Mallett has been interested in lucid dreams for many years. Lucid dreaming is a state in which one has conscious awareness of the dream.
He transferred to UMSL from St. Louis Community College-Forest Park, and fell in love with the Department of Psychology.
“I got to jump right into the cool stuff here,” he said.
Mallett said the program has been just what he was looking for and he credits Welcome with making it that way.
“She is my mentor and has provided me with tremendous support,” he said. “She invited me to her lab and she’s the one who told me about the research grant opportunity. I didn’t realize how completely unrealistic it was at other universities to have an opportunity to do something like this as an undergraduate, but after telling people about it they were like, ‘Wow as an undergraduate you get to do this?’ It’s just an amazing opportunity on so many levels, in terms of just fun for me and someone who wants to do something like this.
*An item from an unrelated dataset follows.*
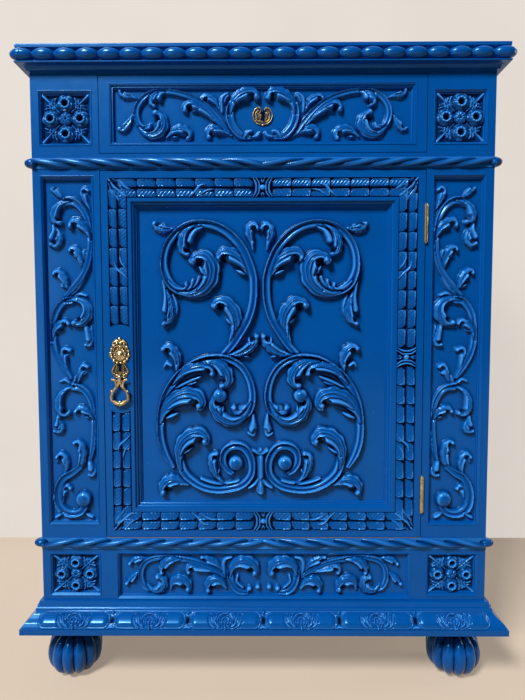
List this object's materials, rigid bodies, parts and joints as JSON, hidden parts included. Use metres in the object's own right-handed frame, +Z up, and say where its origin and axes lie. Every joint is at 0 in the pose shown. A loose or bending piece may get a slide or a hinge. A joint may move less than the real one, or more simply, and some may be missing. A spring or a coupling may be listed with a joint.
{
  "type": "cabinet",
  "caption": "Floor-standing carved wooden cabinet with a drawer above a hinged panelled door, rope and bead mouldings, carved pilasters and ball feet.",
  "frame": {"origin": "centre of the overall footprint, on the floor under the feet", "axes": "+Z up, the front faces -Y, +X to the right seen from the front"},
  "size_m": [0.682, 0.42, 0.891],
  "materials": {
    "blue_paint": "satin gloss paint",
    "plain_wood": "bare",
    "antique_brass": "aged",
    "lock_iron": "dull"
  },
  "bodies": {
    "carcass": {"back_panel": "plain_wood", "base_board": "plain_wood", "base_front": "blue_paint", "base_left": "blue_paint", "base_right": "blue_paint", "bottom_board": "plain_wood", "cornice_front": "blue_paint", "cornice_left": "blue_paint", "cornice_right": "blue_paint", "divider_rail": "blue_paint", "drawer_kickers": "plain_wood", "drawer_top_rail": "blue_paint", "frieze_carving": "blue_paint", "frieze_panel": "blue_paint", "front_left_foot": "blue_paint", "front_right_foot": "blue_paint", "hinge_fixed_leaves": "antique_brass", "hinge_pins": "antique_brass", "left_drawer_runner": "plain_wood", "left_pilaster": "blue_paint", "left_pilaster_carving": "blue_paint", "left_side_frame": "blue_paint", "left_side_panel": "blue_paint", "lower_rope_front": "blue_paint", "lower_rosettes": "blue_paint", "rear_left_foot": "blue_paint", "rear_right_foot": "blue_paint", "right_drawer_runner": "plain_wood", "right_pilaster": "blue_paint", "right_pilaster_carving": "blue_paint", "right_side_frame": "blue_paint", "right_side_panel": "blue_paint", "rope_returns": "blue_paint", "shelf": "plain_wood", "shelf_cleats": "plain_wood", "top_board": "blue_paint", "upper_rope_front": "blue_paint", "upper_rosettes": "blue_paint"},
    "door": {"door_left_stile": "blue_paint", "door_right_stile": "blue_paint", "door_top_rail": "blue_paint", "door_bottom_rail": "blue_paint", "door_panel": "blue_paint", "door_panel_moulding": "blue_paint", "door_band": "blue_paint", "door_panel_carving": "blue_paint", "door_escutcheon": "antique_brass", "door_lock_case": "lock_iron", "hinge_door_leaves": "antique_brass"},
    "drawer": {"drawer_front": "blue_paint", "drawer_front_carving": "blue_paint", "drawer_left_side": "plain_wood", "drawer_right_side": "plain_wood", "drawer_back": "plain_wood", "drawer_bottom": "plain_wood", "drawer_escutcheon": "antique_brass", "drawer_lock_case": "lock_iron"},
    "pull": {"drop_pull": "antique_brass"},
    "door_lock_bolt": {"door_bolt": "lock_iron"},
    "drawer_lock_bolt": {"drawer_bolt": "lock_iron"}
  },
  "joints": [
    {"name": "door_hinge", "type": "hinge", "parent": "carcass", "child": "door", "pos_m": [0.22335, -0.1872, 0.4], "axis": [0, 0, 1], "range_deg": [0, 160]},
    {"name": "drawer_slide", "type": "slide", "parent": "carcass", "child": "drawer", "axis": [0, -1, 0], "range_m": [0, 0.26]},
    {"name": "pull_swing", "type": "hinge", "parent": "door", "child": "pull", "pos_m": [-0.1998, -0.1903, 0.446], "axis": [-1, 0, 0], "range_deg": [0, 85]},
    {"name": "door_bolt_slide", "type": "slide", "parent": "door", "child": "door_lock_bolt", "axis": [-1, 0, 0], "range_m": [0, 0.008]},
    {"name": "drawer_bolt_slide", "type": "slide", "parent": "drawer", "child": "drawer_lock_bolt", "axis": [0, 0, 1], "range_m": [0, 0.006]}
  ]
}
And for my graduate school applications, to have actual research to present and show, it’s an amazing opportunity.”
Mallett is looking for participants to take part in his study, which will ask dreamers to visit a room in his lab, complete a questionnaire and then go home and try to put themselves back into that room while dreaming.
“Lucid dreamers with enough control can go wherever they want to go,” he said. “I want to find out, if they ask their mind to bring it up in a dream, will the representation be accurate or not?
Participants will then be asked to take the questionnaire over to see if their memory had improved or if they remembered anything new.
“I’m hoping that their scores improve,” he said. “People always say the memory is there, you just have to get it. So why not try it in a lucid dream?”